Task details: Look through the material below for "hidden". Copy every line that contains it.

Records for the task:
<<<<
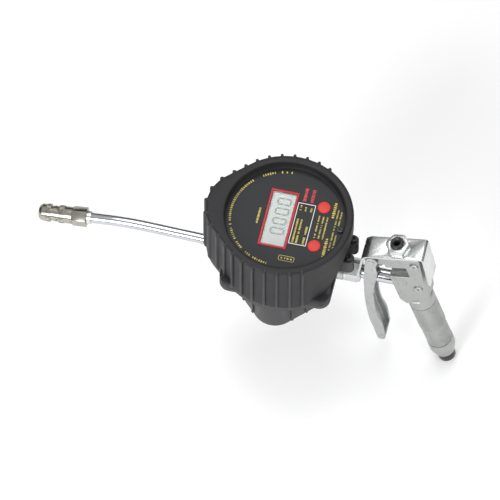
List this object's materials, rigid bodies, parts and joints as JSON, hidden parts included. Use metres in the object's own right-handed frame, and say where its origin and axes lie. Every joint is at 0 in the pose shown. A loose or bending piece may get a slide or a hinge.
>>>>
<<<<
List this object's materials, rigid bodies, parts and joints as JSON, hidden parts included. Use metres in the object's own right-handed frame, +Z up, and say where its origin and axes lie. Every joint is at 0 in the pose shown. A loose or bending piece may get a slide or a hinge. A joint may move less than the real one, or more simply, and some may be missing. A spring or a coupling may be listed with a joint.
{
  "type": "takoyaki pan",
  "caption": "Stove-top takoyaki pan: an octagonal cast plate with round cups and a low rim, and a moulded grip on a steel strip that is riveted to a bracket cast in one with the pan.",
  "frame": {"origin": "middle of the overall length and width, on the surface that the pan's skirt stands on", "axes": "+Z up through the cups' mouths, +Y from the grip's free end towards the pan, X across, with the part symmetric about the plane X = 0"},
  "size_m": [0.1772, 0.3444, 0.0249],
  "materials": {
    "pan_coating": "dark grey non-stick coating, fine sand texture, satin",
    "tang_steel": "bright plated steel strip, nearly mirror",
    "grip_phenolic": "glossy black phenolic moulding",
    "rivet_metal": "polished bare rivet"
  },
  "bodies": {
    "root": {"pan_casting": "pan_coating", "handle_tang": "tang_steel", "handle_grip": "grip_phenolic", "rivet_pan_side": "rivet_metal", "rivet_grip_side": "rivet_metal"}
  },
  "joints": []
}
>>>>
<<<<
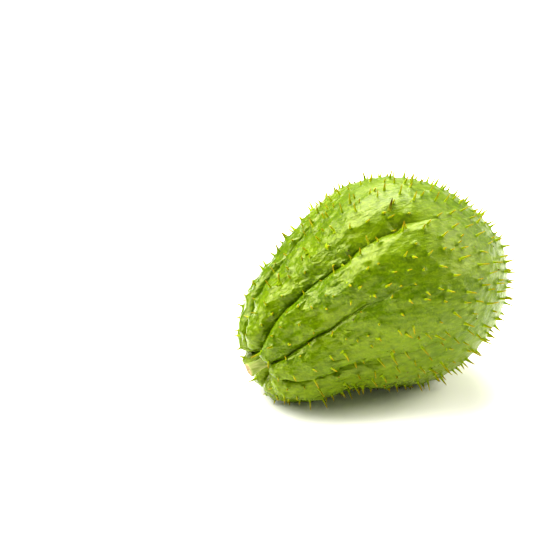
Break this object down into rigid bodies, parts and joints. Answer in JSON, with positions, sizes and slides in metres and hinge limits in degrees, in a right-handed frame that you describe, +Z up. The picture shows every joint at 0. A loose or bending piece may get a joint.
>>>>
Solution for this task:
List this object's materials, rigid bodies, parts and joints as JSON, hidden parts included. Use metres in the object's own right-handed frame, and say where its origin and axes lie. Every joint is at 0 in the pose shown. A loose or bending piece may get a slide or a hinge.
List this object's materials, rigid bodies, parts and joints as JSON, hidden parts included. Use metres in the object's own right-handed frame, +Z up, and say where its origin and axes lie. Every joint is at 0 in the pose shown. A loose or bending piece may get a slide or a hinge. A joint may move less than the real one, or more simply, and some may be missing. A spring or a coupling may be listed with a joint.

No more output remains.